Too bad that, like with most great men, he died without preparing a clear successor to take on the baton after him when he exited the stage.
culture and practice
The one grouse my Luhyia kin had with the organizers of his hasty and dramatic send-off was a cultural one: the fact that the village gravediggers were denied the chance to eat his chicken as they prepared his final resting place at the family burial ground at Kang’o ka Jaramogi. That by bringing in a backhoe to dig Baba’s grave the professional village gravediggers were played a dirty one.
Usually, this task goes to ordinary village chang’aa drinkers, who get the rare chance to get even with a wealthy family that ordinarily wouldn’t mind them much the few times they come visiting from the city. As they go about preparing the grave, the family has to ensure they have copious supplies of hooch and weed, which they partake of openly, regardless of whether the family is conservative Christian. (It later emerged that the reason for using the backhoe and drill was that the ground at the burial site was very rocky, although the chaps in the heated discussion didn’t know this at the time).

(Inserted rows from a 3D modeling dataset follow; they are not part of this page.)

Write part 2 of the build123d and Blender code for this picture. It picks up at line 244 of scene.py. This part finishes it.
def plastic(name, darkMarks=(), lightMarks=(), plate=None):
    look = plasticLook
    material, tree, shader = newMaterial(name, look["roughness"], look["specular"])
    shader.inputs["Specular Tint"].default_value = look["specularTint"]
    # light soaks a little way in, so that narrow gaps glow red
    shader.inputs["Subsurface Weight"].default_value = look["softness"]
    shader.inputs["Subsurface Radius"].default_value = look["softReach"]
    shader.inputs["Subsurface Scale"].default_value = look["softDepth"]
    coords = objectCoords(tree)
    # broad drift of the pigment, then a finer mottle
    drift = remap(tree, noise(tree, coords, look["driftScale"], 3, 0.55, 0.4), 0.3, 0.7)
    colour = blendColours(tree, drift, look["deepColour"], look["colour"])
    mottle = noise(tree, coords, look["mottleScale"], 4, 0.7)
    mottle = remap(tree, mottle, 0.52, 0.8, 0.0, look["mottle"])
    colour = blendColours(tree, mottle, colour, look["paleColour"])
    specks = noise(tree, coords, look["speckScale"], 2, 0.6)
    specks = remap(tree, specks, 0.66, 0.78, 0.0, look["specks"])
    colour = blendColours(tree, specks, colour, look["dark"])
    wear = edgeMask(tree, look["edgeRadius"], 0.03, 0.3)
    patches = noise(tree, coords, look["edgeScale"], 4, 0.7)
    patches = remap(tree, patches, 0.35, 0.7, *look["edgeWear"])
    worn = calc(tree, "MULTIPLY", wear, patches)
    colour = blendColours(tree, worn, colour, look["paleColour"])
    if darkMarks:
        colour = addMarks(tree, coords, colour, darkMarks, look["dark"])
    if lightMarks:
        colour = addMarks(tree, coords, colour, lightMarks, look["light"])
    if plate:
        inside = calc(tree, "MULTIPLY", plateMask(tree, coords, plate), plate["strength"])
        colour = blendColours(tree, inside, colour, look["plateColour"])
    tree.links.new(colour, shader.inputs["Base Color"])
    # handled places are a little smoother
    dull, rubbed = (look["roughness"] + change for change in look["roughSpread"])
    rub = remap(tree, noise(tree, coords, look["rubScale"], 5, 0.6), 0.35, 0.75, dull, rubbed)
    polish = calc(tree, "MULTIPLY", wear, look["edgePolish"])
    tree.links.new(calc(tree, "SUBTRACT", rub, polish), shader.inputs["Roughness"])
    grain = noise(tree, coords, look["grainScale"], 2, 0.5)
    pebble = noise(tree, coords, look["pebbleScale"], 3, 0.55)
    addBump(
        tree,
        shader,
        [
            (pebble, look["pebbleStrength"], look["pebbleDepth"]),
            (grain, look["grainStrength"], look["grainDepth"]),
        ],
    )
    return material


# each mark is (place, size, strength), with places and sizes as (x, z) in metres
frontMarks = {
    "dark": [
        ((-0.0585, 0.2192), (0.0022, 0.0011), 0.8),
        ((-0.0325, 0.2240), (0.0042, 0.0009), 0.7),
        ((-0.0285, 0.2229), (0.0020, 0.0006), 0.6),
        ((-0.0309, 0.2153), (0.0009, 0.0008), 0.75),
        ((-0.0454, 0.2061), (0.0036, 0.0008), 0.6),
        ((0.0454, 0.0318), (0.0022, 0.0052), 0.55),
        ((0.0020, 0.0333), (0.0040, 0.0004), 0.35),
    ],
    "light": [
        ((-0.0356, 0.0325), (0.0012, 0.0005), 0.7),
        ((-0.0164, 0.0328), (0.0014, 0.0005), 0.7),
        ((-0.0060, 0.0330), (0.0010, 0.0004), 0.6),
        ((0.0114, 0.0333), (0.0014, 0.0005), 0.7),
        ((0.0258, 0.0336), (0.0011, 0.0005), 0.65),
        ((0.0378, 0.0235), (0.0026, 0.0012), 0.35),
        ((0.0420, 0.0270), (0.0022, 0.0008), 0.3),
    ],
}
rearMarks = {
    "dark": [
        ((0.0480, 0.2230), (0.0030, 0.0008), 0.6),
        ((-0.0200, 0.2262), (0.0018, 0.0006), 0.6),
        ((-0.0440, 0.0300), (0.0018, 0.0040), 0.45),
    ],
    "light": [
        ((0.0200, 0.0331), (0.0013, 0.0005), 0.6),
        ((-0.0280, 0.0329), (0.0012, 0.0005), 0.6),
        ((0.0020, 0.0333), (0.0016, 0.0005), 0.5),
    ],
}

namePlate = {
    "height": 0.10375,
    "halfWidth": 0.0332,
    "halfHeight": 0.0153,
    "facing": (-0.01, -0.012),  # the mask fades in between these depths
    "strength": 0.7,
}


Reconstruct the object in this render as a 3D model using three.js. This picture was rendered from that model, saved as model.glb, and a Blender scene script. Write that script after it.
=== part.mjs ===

The other grouse I was discussing among the Luhyia folks I was talking to was the 72 hours allocated to the funeral, according to Baba’s will. Now, these folks were insistent that if you are Luhyia and you die you cease being the property of your immediate family and become the property of the clan and the wider tribe. That it is your clansmen who will decide how you will be accorded a send-off, regardless what you wrote in your will. And it especially applies if you were a prominent personality.

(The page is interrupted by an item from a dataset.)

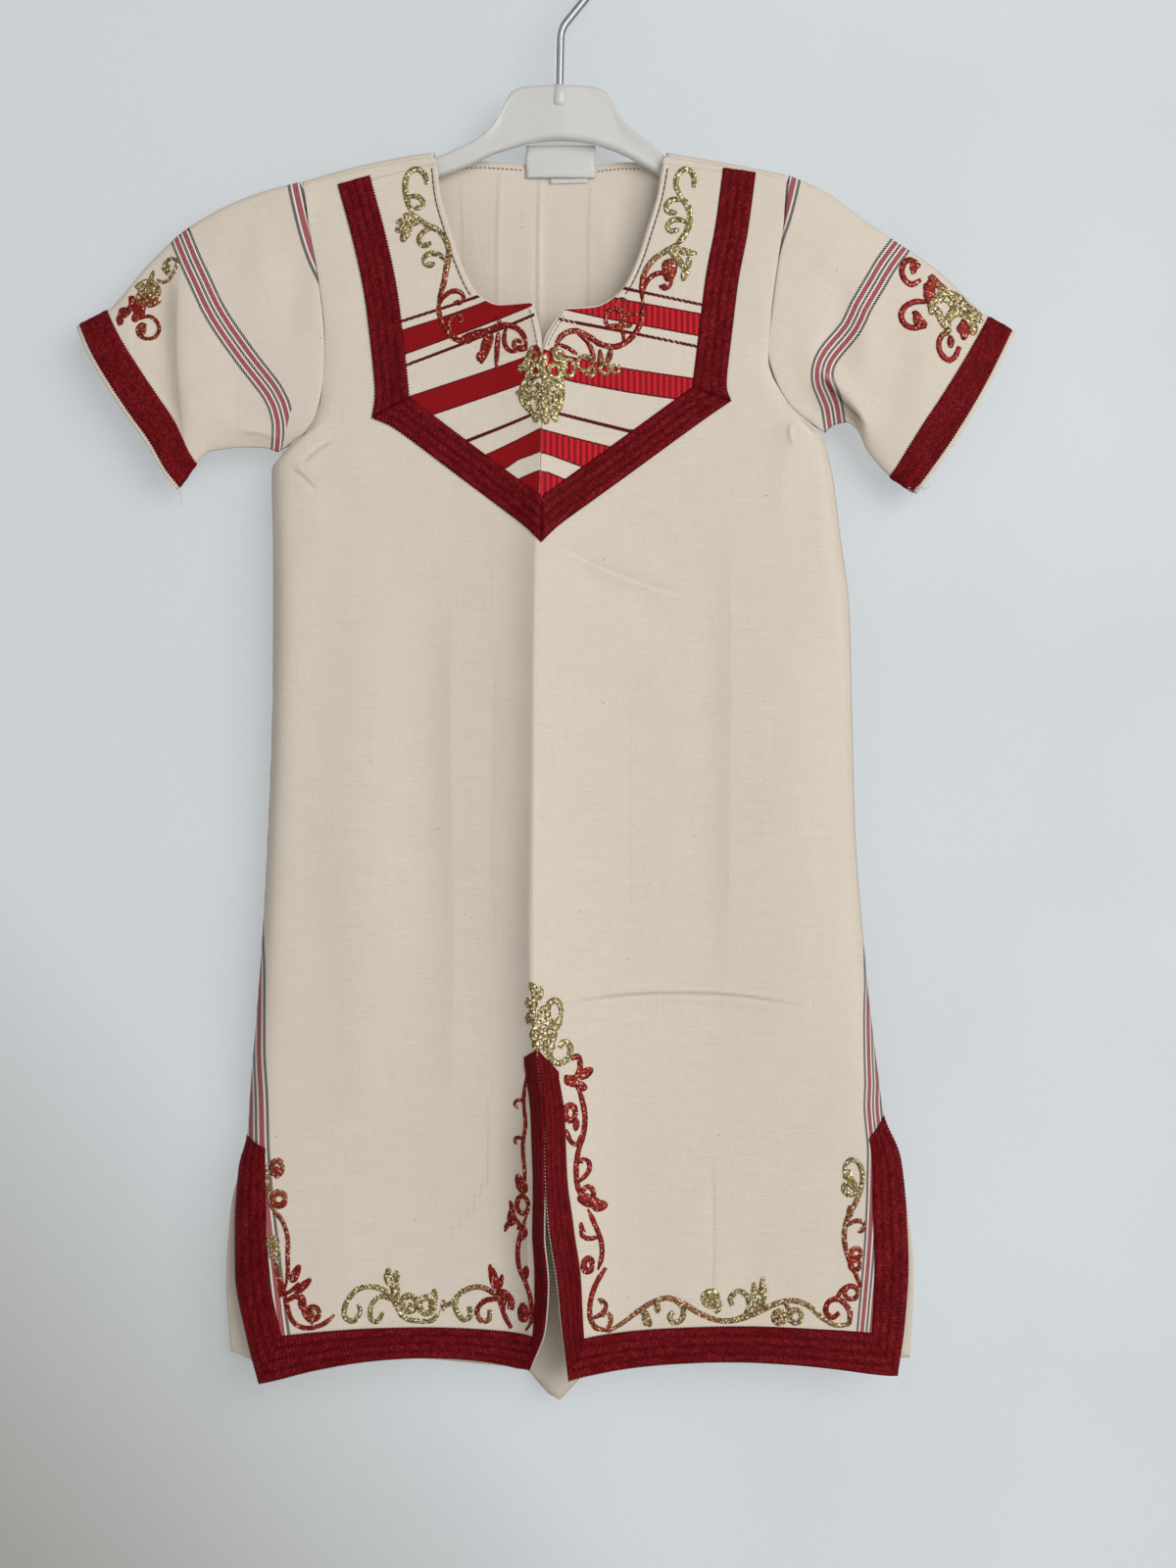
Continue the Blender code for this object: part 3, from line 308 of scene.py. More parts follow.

It is the reason why you will wish to be cremated and be quickly overruled in death by the clan elders, who will inform the funeral committee that Luhyias do not cremate their dead but bury them in the earth where their forebears are resting. You have probably heard of those bizarre cases where the same elders flog a corpse that is ‘refusing’ to be taken back home for burial from the city whenever the courtege keeps stalling mid-way? Well, it isn’t exactly fiction.
There are many other attendant burial rituals that are unique to each sub-tribe, but the point my agitated group was making was that the elders in Bondo should have overruled Baba’s wish and stretched the ceremony to at least seven days to allow his numerous followers to mourn him properly and to eat his mahenjera and dance to his isukuti. Reason being, he was not an ordinary person; and they felt that they rightfully owned a piece of him. It is probably this rush that was causing all the tension and chaos around his burial.

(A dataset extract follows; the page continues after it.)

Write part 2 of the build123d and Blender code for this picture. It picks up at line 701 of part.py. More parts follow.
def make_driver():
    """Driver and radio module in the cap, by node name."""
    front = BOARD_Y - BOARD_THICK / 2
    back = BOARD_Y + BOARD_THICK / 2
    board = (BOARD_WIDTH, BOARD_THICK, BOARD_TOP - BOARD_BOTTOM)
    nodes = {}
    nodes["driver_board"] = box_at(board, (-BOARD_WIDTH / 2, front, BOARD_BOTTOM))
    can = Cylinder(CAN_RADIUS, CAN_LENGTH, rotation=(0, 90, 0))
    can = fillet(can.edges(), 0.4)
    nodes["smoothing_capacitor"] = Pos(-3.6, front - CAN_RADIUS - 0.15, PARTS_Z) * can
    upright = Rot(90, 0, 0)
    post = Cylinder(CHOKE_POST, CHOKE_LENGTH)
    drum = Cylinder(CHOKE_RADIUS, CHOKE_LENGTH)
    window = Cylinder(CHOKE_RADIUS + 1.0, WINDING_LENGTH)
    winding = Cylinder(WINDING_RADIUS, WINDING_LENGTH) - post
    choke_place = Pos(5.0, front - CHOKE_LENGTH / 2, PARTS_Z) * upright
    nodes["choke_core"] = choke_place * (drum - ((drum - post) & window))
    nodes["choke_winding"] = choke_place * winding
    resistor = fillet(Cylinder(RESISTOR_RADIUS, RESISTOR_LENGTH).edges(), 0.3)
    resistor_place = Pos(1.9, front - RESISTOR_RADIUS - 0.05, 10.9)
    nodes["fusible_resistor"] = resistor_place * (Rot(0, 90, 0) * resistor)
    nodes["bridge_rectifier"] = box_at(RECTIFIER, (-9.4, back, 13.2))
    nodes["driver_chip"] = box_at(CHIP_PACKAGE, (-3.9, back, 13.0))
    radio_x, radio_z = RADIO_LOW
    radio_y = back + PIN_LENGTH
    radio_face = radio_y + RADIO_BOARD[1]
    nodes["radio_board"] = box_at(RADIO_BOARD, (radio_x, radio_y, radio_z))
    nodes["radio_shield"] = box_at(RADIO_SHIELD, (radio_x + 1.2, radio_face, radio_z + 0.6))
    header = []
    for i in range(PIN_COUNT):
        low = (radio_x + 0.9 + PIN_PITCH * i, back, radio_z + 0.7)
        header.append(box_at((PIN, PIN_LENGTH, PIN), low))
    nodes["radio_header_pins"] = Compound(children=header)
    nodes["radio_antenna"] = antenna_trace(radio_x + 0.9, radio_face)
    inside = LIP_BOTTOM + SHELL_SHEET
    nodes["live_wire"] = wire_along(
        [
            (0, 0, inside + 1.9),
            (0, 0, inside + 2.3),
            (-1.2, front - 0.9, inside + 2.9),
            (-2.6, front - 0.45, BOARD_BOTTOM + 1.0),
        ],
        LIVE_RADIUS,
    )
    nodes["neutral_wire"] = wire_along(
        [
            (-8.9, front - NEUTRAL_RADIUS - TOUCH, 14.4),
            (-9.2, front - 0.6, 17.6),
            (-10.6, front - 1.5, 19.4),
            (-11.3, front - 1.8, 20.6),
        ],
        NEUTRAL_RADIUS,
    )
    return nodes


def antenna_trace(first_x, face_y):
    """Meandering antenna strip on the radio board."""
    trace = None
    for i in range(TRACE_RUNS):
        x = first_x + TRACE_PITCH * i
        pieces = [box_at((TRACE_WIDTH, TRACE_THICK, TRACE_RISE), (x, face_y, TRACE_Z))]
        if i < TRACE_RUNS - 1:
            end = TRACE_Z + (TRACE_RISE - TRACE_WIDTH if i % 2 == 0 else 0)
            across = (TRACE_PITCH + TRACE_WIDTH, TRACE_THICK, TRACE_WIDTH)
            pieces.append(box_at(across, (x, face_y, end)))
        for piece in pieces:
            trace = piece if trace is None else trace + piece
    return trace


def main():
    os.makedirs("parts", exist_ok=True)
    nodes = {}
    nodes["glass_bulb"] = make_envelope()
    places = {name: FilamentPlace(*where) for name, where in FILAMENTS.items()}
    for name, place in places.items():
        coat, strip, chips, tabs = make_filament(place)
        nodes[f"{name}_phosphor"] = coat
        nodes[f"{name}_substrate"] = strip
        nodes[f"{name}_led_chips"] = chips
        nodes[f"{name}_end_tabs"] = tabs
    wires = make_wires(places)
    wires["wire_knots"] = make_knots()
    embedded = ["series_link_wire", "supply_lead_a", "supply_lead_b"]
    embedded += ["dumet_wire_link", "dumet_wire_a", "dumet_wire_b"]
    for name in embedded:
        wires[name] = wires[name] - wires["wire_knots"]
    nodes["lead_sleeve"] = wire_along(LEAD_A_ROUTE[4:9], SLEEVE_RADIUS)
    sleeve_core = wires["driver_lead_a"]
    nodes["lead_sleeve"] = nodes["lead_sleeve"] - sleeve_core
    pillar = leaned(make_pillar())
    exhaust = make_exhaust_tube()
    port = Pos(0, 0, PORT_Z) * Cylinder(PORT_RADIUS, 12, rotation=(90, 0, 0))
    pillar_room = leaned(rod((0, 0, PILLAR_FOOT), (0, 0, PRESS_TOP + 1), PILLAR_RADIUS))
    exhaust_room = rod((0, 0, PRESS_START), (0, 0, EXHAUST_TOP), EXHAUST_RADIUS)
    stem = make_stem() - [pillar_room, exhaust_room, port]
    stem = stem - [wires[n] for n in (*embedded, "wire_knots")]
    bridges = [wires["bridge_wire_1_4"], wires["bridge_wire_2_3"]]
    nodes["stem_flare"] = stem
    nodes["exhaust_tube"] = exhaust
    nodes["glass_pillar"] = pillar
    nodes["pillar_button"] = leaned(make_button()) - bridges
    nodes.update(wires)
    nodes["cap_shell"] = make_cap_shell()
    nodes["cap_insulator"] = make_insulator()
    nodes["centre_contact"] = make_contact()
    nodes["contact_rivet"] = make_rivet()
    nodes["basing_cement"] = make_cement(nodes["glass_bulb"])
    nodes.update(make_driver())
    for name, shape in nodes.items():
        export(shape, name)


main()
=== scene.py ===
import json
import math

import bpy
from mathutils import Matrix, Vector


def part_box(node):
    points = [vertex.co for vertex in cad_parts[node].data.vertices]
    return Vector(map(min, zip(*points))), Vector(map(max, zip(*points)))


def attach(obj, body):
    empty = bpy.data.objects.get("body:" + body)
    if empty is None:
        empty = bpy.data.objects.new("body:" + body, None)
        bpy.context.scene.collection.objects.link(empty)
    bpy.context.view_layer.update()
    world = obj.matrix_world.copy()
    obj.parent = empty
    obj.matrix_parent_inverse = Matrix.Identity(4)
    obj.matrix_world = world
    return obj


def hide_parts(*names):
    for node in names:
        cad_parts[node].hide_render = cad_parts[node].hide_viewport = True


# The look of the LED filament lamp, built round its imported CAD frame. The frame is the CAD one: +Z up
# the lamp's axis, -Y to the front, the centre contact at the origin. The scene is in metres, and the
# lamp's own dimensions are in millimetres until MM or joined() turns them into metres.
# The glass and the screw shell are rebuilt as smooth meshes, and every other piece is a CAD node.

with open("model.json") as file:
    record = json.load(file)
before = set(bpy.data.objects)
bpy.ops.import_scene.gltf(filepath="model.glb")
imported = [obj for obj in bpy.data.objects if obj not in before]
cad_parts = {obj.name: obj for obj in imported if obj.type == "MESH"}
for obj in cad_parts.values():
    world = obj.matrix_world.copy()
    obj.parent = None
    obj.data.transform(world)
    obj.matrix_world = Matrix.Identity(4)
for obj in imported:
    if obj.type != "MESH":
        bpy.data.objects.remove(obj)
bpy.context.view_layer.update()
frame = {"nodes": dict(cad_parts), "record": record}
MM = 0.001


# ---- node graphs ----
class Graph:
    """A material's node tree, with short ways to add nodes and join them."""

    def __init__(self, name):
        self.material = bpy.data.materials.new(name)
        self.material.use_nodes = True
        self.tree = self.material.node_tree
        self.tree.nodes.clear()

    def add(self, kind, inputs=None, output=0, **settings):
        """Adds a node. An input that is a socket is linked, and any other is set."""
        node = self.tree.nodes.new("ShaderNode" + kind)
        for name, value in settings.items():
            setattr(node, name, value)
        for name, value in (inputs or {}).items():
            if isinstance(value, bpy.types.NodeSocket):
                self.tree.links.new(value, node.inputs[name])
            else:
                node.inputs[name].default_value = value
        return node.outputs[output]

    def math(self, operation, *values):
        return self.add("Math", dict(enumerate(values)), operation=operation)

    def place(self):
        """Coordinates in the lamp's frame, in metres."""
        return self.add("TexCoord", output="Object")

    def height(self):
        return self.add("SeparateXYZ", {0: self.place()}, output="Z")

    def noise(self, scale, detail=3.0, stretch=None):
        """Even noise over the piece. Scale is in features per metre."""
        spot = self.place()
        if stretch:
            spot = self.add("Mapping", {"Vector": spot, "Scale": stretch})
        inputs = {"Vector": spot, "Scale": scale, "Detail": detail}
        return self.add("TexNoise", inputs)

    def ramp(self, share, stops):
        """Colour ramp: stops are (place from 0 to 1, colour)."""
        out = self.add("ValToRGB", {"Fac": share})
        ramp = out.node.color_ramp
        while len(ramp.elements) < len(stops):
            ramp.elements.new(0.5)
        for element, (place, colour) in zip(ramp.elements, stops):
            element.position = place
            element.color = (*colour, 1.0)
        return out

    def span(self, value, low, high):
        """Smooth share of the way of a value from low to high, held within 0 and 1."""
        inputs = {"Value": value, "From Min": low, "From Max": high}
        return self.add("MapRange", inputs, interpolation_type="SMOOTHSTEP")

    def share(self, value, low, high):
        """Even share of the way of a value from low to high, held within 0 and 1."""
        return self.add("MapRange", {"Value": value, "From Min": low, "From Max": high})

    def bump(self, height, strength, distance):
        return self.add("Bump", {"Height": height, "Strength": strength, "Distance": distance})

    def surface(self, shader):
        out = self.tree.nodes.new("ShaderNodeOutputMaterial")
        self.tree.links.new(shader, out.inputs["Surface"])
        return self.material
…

And being neighbors with complex cultural ties to the Luo to the extent some Luhyias, especially around the Busia and Mumias regions, bear Luo names and vice versa, they were wondering what was going on in Bondo.
We had to remind the heated among the debaters that this was a Bondo affair, and that it was up to the elders there to decide what to do.
politricks after Babaman
Enough has been said and written about the ‘Baba orphans’ who have been left behind in ODM and those especially from the mountain who built their political career out of painting him as an ogre. We wait to see what will happen to these folks. In the meantime let us bury Baba and wish him safe passage to the land of his forebears in the struggle like his father Jaramogi Oginga Odinga, Charles Rubia, Kenneth Matiba, Stephen Anyona, Pio Gama Pinto, and many others who fell by the wayside before they sighted Canaan.
It is mildly amusing to note, while at it, that the derogatory Kihii, Mzee wa Vitendawili, Mr Handshake and other epithets that were hurled on the campaign trail by his then fierce political opponents has now mellowed to the respectful Baba now that the reality of his passing has dawned. Death has humbled us and opened our eyes to the monumental role the man played in our politics, and the fact that he won’t be there to lead another maandamano anymore whenever we feel muzzled by the president and his men at the house on the hill.
As we bury him, we await to see who will rise up from the rabblers he mentored in the trenches to fill his big shoes.